As it often happens, it’s only when I got there and experienced it, that I got a feeling of the scale and sense of the place. As I started shooting, it instantly came to my mind that this was a world inspired by nature, and that I had to isolate each element to give a sense of the whole. I had to simplify as much as possible.
EV: We have been thinking about all of our friends in Italy during this time. Being based in Northern Italy, can you tell us a little about your experience during this isolation period and on a local level, how has your neighborhood and surroundings shifted during this time?
I’m based in Milan, but my family lives in a city close by, Brescia, which is one of the most affected places in the entire world. Luckily my family is fine, but the situation here is delicate. We are currently on the fourth week of total lockdown (for the whole country) but it’s almost two months now that we are in quarantine. In the first days of quarantine, people organized flash mobs on their balconies, sometimes with music, sometimes to cheer and applaud the doctors and people working in hospitals.
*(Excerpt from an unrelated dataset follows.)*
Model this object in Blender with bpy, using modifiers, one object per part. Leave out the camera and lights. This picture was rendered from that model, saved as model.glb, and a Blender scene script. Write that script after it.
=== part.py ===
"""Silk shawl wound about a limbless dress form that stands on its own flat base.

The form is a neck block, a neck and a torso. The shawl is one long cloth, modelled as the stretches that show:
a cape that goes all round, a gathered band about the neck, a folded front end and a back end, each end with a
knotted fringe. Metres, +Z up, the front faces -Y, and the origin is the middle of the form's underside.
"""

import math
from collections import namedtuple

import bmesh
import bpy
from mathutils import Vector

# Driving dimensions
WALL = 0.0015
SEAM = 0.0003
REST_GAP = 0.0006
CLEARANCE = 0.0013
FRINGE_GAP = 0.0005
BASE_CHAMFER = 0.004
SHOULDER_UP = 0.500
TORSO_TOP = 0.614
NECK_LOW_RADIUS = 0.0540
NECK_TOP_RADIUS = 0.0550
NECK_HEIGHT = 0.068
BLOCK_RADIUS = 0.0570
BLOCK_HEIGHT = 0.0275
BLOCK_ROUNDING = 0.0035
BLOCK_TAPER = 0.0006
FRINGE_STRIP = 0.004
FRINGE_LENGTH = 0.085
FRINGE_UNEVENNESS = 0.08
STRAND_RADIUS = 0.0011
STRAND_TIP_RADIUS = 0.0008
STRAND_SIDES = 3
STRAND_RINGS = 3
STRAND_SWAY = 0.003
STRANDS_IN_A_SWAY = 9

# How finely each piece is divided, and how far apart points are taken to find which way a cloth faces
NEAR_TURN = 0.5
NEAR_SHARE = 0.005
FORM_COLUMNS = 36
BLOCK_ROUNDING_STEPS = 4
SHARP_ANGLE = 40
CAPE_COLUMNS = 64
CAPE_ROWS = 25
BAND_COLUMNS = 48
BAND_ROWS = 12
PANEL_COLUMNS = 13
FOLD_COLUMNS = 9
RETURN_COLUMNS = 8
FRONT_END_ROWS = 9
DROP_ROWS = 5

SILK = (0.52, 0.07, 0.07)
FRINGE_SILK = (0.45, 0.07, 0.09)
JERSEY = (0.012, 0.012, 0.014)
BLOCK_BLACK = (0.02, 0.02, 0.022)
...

Now it’s not happening anymore; it is true that you get used to everything. But quarantine is very hard now. Walking outside is not permitted. Buying groceries or medications is the only thing tolerated. The mood in the streets is hard to describe. The silence is just interrupted by sirens. People wait in line with their masks outside of grocery stores, patiently but in complete silence. It’s surreal.
EV: It looks like Italy has been under strict stay at home orders for over 8 weeks now. How have you been keeping busy and staying positive?
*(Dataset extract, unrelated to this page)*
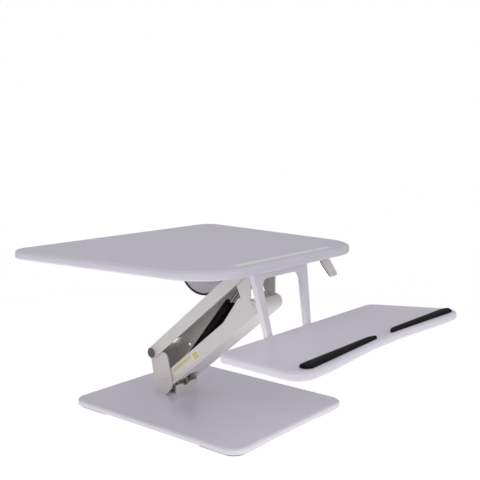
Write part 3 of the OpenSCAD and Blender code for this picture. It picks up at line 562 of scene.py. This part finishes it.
wall_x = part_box("lower_link")[0].x
on_label = wall_x - 0.14 * MM
sticker("link_label", wall_x, (42 * MM, -10 * MM), (110 * MM, 23 * MM), LABEL_PAPER, radius=1.5 * MM)
sticker("link_label_band", on_label, (45 * MM, 4.5 * MM), (76 * MM, 7 * MM), LABEL_BAND, radius=0.8 * MM)
sticker("link_label_patch", on_label, (129 * MM, -7 * MM), (18 * MM, 17 * MM), LABEL_BAND, radius=1.5 * MM)

# ---------- floor, light and camera ----------

FLOOR_R, WALL_R = 1.5, 9    # metres
floor_bm = bmesh.new()
bmesh.ops.create_circle(floor_bm, cap_ends=True, segments=96, radius=FLOOR_R)
floor = add_mesh("floor", floor_bm, FLOOR_PAINT)
floor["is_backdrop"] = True

# A white studio wall all round, which only the camera sees
wall_paint = bpy.data.materials.new("studio_wall")
wall_paint.use_nodes = True
wall_paint.node_tree.nodes.clear()
wall_node = node_maker(wall_paint.node_tree)
glow = wall_node("ShaderNodeEmission", {"Color": (1, 1, 1, 1), "Strength": 1.0})
wall_node("ShaderNodeOutputMaterial", {"Surface": glow.outputs[0]})
wall_bm = bmesh.new()
bmesh.ops.create_uvsphere(wall_bm, u_segments=48, v_segments=24, radius=WALL_R)
wall = add_mesh("wall", wall_bm, wall_paint)
for rays in ("visible_diffuse", "visible_glossy", "visible_transmission", "visible_shadow"):
    setattr(wall, rays, False)
wall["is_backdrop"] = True

AZIMUTH, ELEVATION, ROLL = (math.radians(d) for d in (-51.23, 8.0, 0.44))
CAMERA_AT = Vector((-1.4897, -1.2936, 0.7024))
LENS, SENSOR = 60.585, 36    # mm
back = Vector((math.sin(AZIMUTH) * math.cos(ELEVATION), -math.cos(AZIMUTH) * math.cos(ELEVATION),
               math.sin(ELEVATION)))
level = Vector((math.cos(AZIMUTH), math.sin(AZIMUTH), 0))
upward = back.cross(level)
right = math.cos(ROLL) * level + math.sin(ROLL) * upward
up = -math.sin(ROLL) * level + math.cos(ROLL) * upward
camera_data = bpy.data.cameras.new("camera")
camera_data.lens = LENS
camera_data.sensor_width = SENSOR
camera = bpy.data.objects.new("camera", camera_data)
camera.matrix_world = Matrix((*((right[i], up[i], back[i], CAMERA_AT[i]) for i in range(3)), (0, 0, 0, 1)))
bpy.context.scene.collection.objects.link(camera)
bpy.context.scene.camera = camera


def softbox(name, place, aim, size, watts):
    """A rectangular light at place, turned towards aim."""
    data = bpy.data.lights.new(name, "AREA")
    data.shape = "RECTANGLE"
    data.size, data.size_y = size
    data.energy = watts
    lamp = bpy.data.objects.new(name, data)
    lamp.location = place
    lamp.rotation_euler = (Vector(aim) - Vector(place)).to_track_quat("-Z", "Y").to_euler()
    bpy.context.scene.collection.objects.link(lamp)


softbox("key", place=(-2.4, -1.2, 1.3), aim=(0, -0.1, 0.25), size=(1.6, 1.4), watts=9.5)
softbox("fill", place=(0.8, -2.6, 1.1), aim=(0, -0.1, 0.25), size=(1.8, 1.4), watts=8.5)
softbox("top", place=(0.2, 0.6, 2.6), aim=(0, 0, 0.3), size=(2.2, 2.2), watts=9.5)
WORLD_STRENGTH = 0.38
world = bpy.data.worlds.new("studio")
world.use_nodes = True
sky = world.node_tree.nodes["Background"]
sky.inputs["Color"].default_value = (1, 1, 1, 1)
sky.inputs["Strength"].default_value = WORLD_STRENGTH
bpy.context.scene.world = world
bpy.context.scene.view_settings.view_transform = "Standard"

# ---------- bounds of what is shown ---

low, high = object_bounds()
It’s not hard for me to keep myself busy. As a freelancer I’m used to managing my free time. However, it changed a lot for my girlfriend. She now works from home, and we have to share our small apartment in Milan, but at least we are together. I cannot imagine how hard it would be to be home alone. There are so many things you can do with your free time, the sky is the limit. We started baking a lot, making pizza and bread, and trying new recipes. We started to make aperitivi (before dinner drinks) with friends on Skype, we bought books and a puzzle, we watch movies and series. Also, Disney plus just arrived! We also exercise in the house (this is super important). There are plenty of videos on youtube to train without machines. I think it is important to keep a routine going on as you would normally- wake up, work, exercise, talk to family and friends. Since work is slowing down, I started learning French by taking a 1-hour class each day, et voilà!
We are positive by nature, but sometimes it’s hard to think about how long this will go on for. But I believe this is an occasion to rethink the way we are all connected in this. To rethink about the environment too.
EV: Can you tell us some artists who we should google that will inspire us? Also some books (or movies, or both!) that we should read while social distancing?
AAL: I like studying painters. I first I buy the small books to see their paintings or monographs. I don’t care about the history or the explanation of a painting, but I want to know who the painter was. So I buy books about their letters, what they wrote or anything that comes from them. You get to know them better this way. Lately I’m into De Chirico and Picasso.
I’m currently reading “The dangerous Summer” by Ernest Hemingway, which I’m enjoying a lot, it’s an easy read. Since we also have the time, try reading: “Shantaram” by Gregory David Roberts (it’s a HUGE book, but my favorite). Lastly, a recommendation for any artist, “Concerning the Spiritual in Art” by Kandinsky. Every artist shout read it.
For movies, I love "Lion" and "1917".